* BEGIN Entries shown *

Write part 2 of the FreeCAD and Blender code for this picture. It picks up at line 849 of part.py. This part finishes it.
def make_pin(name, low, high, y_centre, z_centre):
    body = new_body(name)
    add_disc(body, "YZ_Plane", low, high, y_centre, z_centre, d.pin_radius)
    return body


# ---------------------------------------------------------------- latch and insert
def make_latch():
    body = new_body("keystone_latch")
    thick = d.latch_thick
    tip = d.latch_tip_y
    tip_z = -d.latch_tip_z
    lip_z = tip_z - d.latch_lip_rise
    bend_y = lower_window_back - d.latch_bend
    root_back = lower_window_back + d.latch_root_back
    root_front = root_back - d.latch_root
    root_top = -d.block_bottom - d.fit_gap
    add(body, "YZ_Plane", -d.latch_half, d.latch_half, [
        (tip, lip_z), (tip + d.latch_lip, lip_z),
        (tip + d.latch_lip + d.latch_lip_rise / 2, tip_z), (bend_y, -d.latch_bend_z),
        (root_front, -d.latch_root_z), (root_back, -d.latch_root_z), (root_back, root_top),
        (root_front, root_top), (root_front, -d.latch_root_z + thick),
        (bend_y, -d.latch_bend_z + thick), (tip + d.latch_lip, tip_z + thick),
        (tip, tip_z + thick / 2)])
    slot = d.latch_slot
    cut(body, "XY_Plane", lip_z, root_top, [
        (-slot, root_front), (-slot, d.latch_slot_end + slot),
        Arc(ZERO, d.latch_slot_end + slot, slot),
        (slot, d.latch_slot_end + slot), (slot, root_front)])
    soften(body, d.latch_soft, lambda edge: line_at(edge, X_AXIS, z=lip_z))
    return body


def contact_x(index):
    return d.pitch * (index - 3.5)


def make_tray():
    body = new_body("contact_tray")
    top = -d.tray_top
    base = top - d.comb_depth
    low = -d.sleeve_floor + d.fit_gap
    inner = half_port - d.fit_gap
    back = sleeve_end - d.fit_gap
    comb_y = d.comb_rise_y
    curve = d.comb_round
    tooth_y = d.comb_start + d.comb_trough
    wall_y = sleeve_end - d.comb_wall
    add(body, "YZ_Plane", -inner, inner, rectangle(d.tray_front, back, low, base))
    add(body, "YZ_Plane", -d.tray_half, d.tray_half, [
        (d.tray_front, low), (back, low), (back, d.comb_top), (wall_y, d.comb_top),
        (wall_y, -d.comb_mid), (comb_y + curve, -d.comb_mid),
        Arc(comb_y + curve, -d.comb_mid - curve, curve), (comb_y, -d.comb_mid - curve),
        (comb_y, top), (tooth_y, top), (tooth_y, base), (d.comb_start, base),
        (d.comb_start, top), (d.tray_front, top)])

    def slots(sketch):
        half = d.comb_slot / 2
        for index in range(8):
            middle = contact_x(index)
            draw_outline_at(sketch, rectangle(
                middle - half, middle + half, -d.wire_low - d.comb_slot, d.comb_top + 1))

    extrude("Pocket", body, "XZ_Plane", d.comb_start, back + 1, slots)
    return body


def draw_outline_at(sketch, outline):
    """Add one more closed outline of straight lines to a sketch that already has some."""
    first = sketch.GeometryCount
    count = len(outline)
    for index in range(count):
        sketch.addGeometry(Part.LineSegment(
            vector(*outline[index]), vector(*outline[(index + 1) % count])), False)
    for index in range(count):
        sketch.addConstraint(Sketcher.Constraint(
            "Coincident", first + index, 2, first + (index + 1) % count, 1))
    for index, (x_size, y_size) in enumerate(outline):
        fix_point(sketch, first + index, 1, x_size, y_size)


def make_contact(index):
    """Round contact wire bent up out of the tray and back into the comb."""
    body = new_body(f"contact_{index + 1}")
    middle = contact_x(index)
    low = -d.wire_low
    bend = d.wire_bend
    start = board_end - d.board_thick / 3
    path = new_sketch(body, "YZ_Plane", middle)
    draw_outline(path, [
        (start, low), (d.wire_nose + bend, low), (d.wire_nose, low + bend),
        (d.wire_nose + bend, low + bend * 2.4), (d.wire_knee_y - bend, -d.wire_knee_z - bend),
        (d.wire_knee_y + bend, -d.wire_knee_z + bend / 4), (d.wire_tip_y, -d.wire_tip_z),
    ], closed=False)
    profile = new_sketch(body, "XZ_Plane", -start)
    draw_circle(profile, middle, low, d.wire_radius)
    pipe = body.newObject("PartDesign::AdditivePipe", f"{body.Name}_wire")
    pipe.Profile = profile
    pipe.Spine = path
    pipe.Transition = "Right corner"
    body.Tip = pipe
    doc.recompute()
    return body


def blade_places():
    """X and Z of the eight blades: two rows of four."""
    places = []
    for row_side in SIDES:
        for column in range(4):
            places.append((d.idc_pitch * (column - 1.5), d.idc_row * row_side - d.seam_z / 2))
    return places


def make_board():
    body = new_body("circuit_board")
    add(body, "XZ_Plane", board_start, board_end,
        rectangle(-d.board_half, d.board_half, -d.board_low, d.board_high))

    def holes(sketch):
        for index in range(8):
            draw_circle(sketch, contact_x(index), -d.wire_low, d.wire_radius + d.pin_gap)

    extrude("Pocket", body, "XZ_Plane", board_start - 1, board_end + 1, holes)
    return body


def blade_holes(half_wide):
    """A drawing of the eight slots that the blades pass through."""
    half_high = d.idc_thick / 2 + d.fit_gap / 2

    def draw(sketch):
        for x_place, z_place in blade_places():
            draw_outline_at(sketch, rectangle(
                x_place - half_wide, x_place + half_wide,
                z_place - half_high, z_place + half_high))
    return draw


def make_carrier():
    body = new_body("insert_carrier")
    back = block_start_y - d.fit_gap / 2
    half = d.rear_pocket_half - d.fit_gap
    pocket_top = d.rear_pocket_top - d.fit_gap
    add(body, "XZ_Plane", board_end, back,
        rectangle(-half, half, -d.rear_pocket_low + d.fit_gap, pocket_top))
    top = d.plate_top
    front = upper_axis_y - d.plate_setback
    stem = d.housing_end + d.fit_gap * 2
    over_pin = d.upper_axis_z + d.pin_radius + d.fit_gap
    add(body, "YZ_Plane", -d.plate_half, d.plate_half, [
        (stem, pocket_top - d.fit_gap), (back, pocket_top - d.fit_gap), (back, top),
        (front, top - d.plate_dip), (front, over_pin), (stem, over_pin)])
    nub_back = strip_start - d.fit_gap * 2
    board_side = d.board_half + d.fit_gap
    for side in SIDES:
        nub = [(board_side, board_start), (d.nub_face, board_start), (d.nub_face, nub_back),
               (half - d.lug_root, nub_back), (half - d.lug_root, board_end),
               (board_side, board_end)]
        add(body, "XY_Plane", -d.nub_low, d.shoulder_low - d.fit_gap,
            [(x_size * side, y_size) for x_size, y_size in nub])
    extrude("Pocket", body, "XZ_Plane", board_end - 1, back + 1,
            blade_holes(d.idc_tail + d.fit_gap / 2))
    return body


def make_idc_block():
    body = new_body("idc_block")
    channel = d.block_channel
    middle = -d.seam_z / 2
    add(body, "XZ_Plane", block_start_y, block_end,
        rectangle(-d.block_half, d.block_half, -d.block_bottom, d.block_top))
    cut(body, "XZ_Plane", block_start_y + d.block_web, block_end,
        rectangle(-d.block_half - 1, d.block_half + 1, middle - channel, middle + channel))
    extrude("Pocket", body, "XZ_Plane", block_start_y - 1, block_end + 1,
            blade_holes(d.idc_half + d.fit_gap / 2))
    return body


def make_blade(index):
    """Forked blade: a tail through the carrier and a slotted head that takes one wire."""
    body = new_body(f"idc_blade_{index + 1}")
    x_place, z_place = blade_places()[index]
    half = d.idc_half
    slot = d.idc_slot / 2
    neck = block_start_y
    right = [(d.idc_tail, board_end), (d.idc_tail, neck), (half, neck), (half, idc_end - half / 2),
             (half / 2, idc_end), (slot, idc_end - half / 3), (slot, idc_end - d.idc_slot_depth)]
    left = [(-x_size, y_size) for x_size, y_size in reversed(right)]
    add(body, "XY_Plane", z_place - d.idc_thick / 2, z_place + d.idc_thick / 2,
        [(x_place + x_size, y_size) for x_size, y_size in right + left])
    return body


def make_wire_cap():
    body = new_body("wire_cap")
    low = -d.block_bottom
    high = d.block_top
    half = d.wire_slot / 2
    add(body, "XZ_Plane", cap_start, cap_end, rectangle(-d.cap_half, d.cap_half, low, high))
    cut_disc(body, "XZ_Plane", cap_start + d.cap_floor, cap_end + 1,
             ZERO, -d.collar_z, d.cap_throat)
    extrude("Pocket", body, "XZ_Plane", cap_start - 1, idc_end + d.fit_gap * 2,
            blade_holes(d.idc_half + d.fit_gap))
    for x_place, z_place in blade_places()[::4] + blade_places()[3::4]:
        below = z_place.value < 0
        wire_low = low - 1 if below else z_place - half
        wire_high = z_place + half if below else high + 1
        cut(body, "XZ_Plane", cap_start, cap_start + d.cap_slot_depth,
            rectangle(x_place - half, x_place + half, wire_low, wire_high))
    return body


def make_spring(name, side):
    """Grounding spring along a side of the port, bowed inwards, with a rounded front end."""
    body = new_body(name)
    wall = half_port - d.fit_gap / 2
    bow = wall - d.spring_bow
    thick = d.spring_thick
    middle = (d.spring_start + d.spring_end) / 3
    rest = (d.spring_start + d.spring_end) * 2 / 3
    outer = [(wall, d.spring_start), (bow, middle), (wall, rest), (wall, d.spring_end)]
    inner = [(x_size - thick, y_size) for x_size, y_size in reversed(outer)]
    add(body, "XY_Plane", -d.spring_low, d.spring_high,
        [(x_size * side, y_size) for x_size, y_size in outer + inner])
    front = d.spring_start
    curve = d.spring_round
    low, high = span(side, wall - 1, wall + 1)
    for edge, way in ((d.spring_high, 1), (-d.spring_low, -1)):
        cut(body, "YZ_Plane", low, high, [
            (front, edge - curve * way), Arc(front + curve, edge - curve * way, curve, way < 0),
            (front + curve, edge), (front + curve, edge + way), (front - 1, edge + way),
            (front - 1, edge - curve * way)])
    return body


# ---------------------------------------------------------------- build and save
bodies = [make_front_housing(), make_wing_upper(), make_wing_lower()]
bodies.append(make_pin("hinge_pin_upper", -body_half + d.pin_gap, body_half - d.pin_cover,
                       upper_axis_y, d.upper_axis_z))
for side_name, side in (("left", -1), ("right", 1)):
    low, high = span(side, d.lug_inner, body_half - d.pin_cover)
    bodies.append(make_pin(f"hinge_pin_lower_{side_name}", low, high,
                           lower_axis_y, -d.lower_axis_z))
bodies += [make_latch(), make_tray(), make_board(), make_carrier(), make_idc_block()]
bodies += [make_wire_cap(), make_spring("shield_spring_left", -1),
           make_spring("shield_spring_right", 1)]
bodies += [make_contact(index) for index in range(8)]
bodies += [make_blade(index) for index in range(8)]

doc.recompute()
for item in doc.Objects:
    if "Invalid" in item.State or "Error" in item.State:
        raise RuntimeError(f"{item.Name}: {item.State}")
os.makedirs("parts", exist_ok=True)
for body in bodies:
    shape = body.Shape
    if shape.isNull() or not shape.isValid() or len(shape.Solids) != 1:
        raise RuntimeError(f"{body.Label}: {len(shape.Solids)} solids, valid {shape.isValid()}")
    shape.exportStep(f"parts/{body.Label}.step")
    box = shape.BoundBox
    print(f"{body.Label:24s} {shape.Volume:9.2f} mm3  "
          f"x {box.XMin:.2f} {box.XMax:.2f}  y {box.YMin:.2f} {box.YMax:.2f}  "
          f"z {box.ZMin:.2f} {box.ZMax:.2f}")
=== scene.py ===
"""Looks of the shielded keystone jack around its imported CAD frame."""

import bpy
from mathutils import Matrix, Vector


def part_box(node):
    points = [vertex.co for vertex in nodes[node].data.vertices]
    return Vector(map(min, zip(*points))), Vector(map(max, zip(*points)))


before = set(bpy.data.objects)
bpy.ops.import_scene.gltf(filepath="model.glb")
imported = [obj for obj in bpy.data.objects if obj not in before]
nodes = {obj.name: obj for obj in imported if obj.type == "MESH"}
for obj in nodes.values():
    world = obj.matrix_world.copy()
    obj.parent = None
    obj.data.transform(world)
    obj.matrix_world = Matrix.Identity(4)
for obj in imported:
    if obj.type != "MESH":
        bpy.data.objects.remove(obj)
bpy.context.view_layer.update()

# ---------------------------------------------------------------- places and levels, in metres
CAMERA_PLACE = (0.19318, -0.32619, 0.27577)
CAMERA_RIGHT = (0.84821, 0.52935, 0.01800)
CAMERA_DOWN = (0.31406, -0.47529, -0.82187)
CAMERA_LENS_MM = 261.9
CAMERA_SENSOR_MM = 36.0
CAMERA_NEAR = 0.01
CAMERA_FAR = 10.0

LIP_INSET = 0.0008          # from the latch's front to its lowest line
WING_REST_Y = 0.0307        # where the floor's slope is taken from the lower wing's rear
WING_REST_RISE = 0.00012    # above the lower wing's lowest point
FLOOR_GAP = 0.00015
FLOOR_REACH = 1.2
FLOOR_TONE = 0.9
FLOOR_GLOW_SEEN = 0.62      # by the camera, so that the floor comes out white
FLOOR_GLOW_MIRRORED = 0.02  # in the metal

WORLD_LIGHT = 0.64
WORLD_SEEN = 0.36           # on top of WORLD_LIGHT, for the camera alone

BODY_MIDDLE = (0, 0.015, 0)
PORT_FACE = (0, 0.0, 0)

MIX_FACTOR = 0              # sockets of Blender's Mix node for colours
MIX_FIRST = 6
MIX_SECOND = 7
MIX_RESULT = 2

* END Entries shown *
* BEGIN Entries shown *

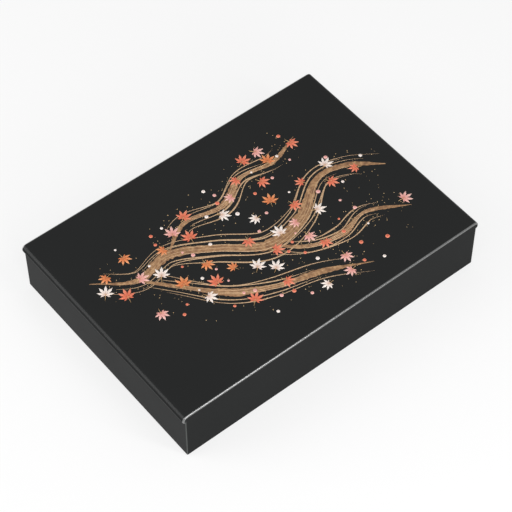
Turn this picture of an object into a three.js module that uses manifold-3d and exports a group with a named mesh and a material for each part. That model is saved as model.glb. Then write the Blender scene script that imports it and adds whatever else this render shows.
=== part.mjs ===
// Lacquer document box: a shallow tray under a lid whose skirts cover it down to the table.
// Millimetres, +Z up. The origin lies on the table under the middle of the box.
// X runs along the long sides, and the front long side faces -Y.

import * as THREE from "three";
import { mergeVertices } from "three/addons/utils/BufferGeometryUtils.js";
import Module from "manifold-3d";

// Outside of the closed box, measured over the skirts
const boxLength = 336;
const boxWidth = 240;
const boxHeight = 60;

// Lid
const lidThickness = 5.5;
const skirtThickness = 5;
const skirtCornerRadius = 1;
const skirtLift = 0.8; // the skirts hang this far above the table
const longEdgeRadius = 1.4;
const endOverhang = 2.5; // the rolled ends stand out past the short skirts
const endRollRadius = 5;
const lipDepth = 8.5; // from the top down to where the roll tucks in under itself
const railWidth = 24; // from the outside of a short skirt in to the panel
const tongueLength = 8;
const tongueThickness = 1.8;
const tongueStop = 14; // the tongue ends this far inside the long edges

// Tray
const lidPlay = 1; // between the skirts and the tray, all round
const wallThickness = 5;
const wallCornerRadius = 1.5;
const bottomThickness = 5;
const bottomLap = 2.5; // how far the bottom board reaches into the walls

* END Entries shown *

### Exercise details
Extract the lines from the line with "if shape.isNull() or" to the line with "points = [vertex.co", inclusive, reproducing them exactly and leaving out every other line.

### Task solution
    if shape.isNull() or not shape.isValid() or len(shape.Solids) != 1:
        raise RuntimeError(f"{body.Label}: {len(shape.Solids)} solids, valid {shape.isValid()}")
    shape.exportStep(f"parts/{body.Label}.step")
    box = shape.BoundBox
    print(f"{body.Label:24s} {shape.Volume:9.2f} mm3  "
          f"x {box.XMin:.2f} {box.XMax:.2f}  y {box.YMin:.2f} {box.YMax:.2f}  "
          f"z {box.ZMin:.2f} {box.ZMax:.2f}")
=== scene.py ===
"""Looks of the shielded keystone jack around its imported CAD frame."""

import bpy
from mathutils import Matrix, Vector


def part_box(node):
    points = [vertex.co for vertex in nodes[node].data.vertices]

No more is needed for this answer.